By Kirk Laubenstein
When making an important decision, it is critical to view both the pros and cons of the situation. What are the benefits? What could go wrong?
This is something I also consider when voting, especially on referendums that will impact my state, my community, my livelihood, my friends and my family.
And this year, I’ve been taking the time to contemplate the pros and cons of a New York State Constitutional Convention. I find it difficult to tally up any pros on this, simply because there are so many unknowns.
However, there is one thing I do know; I cannot support something that puts so much at risk, when there are so many items unexplained and unexplored.
There are a number of unknowns that could potentially alter the core structure of the constitution and affect our rights, and both present and future legislation.
How would we protect our rights?
Many of the rights we enjoy as New York State citizens would be fair game should a constitutional convention take place.

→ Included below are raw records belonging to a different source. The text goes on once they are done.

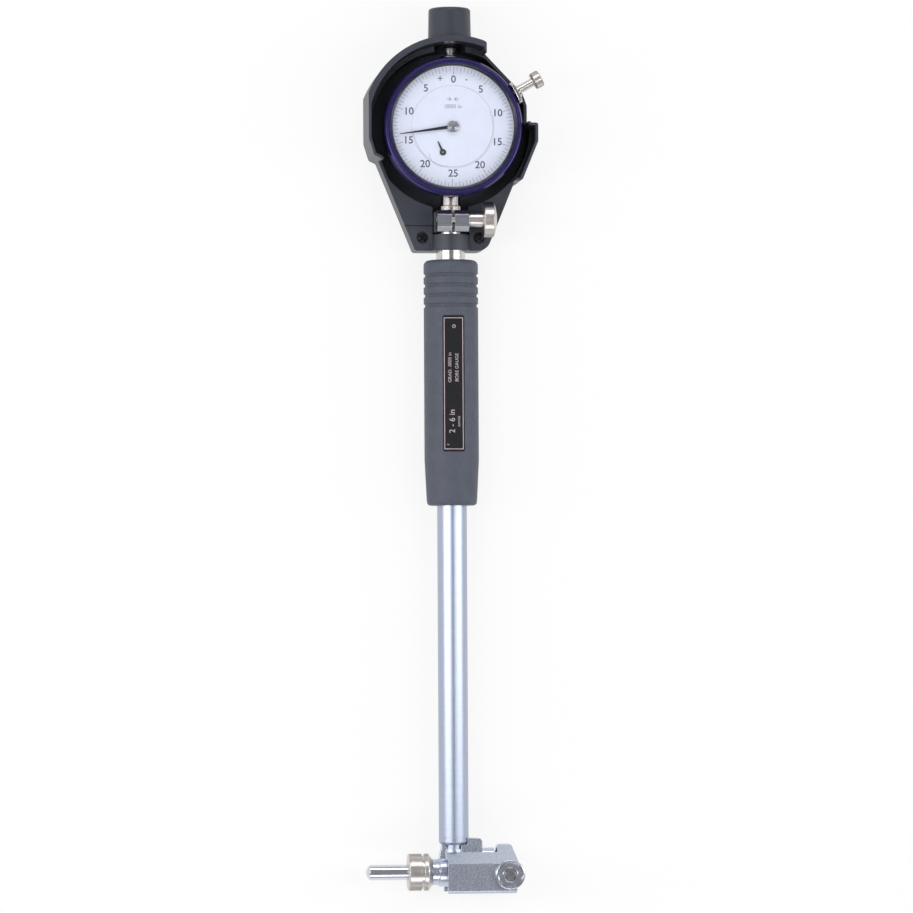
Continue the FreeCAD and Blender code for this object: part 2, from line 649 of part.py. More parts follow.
def spindle_cap():
    low = DIAL_HEIGHT + CASE_R + 5.5
    return turned_y([(0, low), (3.0, low), (3.0, low + 2.2, 0.8), (0, low + 2.2)])


POSTS = tuple((BEZEL_R * across, BEZEL_R * up) for across, up in
              ((0.561, 0.204), (0.421, -0.456), (0.189, 0.614), (-0.674, -0.154)))
POST_R = 1.5
PLATE_R = CASE_R - 5.1
PLATE_CUT = BEZEL_R * 2 / 3  # half height between the straight sides of a plate
BRIDGE_WIDTH = 4.8
BACK_PLATE = (-5.6, -4.6)
FRONT_PLATE = (5.8, CASE_FLOOR_BACK)
TAKE_UP = polar(WHEEL_DISTANCE, TAKE_UP_ANGLE)
SHAFTS = ((SMALL_HAND_X, SMALL_HAND_Y, 0.6), (TAKE_UP[0], TAKE_UP[1], 0.5))


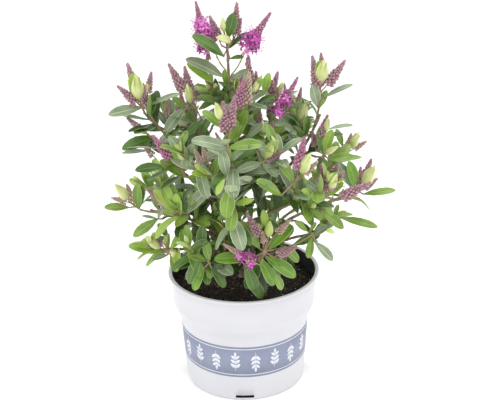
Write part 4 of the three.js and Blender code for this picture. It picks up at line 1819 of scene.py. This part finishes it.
class Crown:
    """Everything that grows on the limbs, one spray for each kind of part."""

    leaf_lengths = (22 * MM, 29 * MM, 35 * MM, 37 * MM)  # from the tip down
    leaf_angles = (0.22, 0.58, 0.9, 1.1, 1.25)  # from the stem, radians
    gaps = (6 * MM, 9 * MM, 11 * MM, 12 * MM)  # between leaf pairs, from the tip down
    leafy_clearance = 11 * MM  # how far a leafy shoot's last joint stays inside its mass
    flower_clearance = 34 * MM  # the same for a shoot with spikes
    pot_clearance = 3 * MM
    soil_clearance = 12 * MM  # for older leaves
    core_radius = 60 * MM  # round the trunk, where the crown is full of older leaves
    core_top_radius = 15 * MM  # the same at the leader's foot
    core_height = 255 * MM  # where it starts to narrow
    outline_slack = 6 * MM  # how far older leaves may reach past the masses
    bare_share = 0.22  # of a limb, from its root, without leaves
    inner_gap = 11 * MM  # between the older leaf pairs on a limb
    twig_gap = 22 * MM  # least distance between the leafy twigs on a limb
    low_rise = 60 * MM  # above the rim, up to where inner leaves are brighter

    def __init__(self, kit: Kit, limbs: Limbs, pot: Pot) -> None:
        """Opens the sprays.

        Args:
            kit: the small shapes.
            limbs: what the shoots grow on.
            pot: what the leaves keep clear of.
        """
        self.kit, self.limbs, self.pot = kit, limbs, pot
        self.soil_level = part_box("soil")[1].z
        self.trees = {mass: self.mass_tree(mass) for mass in HABITS}
        slots = {s["node"]: s["material_slot"] for s in frame["record"]["subparts"]}
        of = {slot: [n for n in slots if slots[n] == slot] for slot in set(slots.values())}
        leaves = leaf_finishes()
        self.old = Spray("mature_leaves", "mature_leaf", leaves, of["mature_leaf"])
        self.new = Spray("young_leaves", "young_leaf", leaves, of["young_leaf"])
        self.pods = Spray("shoot_tips", "shoot_tip", POD_FINISHES, of["shoot_tip"])
        self.buds = Spray("flower_buds", "flower_bud", BUD_FINISHES)
        self.florets = Spray("open_florets", "blossom", FLORET_FINISHES, of["blossom"])
        self.twigs = Spray("twigs", "green_stem", [GREEN_STEM, YOUNG_BARK])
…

The entire constitution would be up for revision, including basic rights such as free public education, bargaining rights and social welfare. It could leave the constitution open to allow discrimination against the LGBT community, allow assault weapon sales, legalize fracking and remove the Forever Wild protections.
How long would it take and how much would it cost?
A constitutional convention is estimated to cost taxpayers $200 million to $300 million, but there is no time limit on the convention and delegates get to make their own rules. This means that delegates could keep meeting and collecting a salary for as long as they want.
Additionally, legislators and politicians can double-dip as delegates – earning their normal salary plus a salary as a convention delegate. This will just be another Albany boondoggle at the taxpayers’ expense.
Who would be delegates?
Current state legislators and other politicians have both the money and the connections to be elected as delegates, meaning that the convention will ultimately be controlled by politicians and extreme special interests. Under the law, lobbyists are even allowed to pressure delegates to rewrite the constitution to benefit their clients, with no limits on what they can do or how much they can spend to spread their influence.
The constitution will be shaped by politicians, lobbyists and special interest groups, ignoring the voices of regular citizens.
In a sea of unknowns, one thing is clear: A constitutional convention will hurt Western New York! State voters need to be responsible and join me in voting “no” for a constitutional convention.
The Rev. Kirk Laubenstein is executive director of the Coalition for Economic Justice in Buffalo.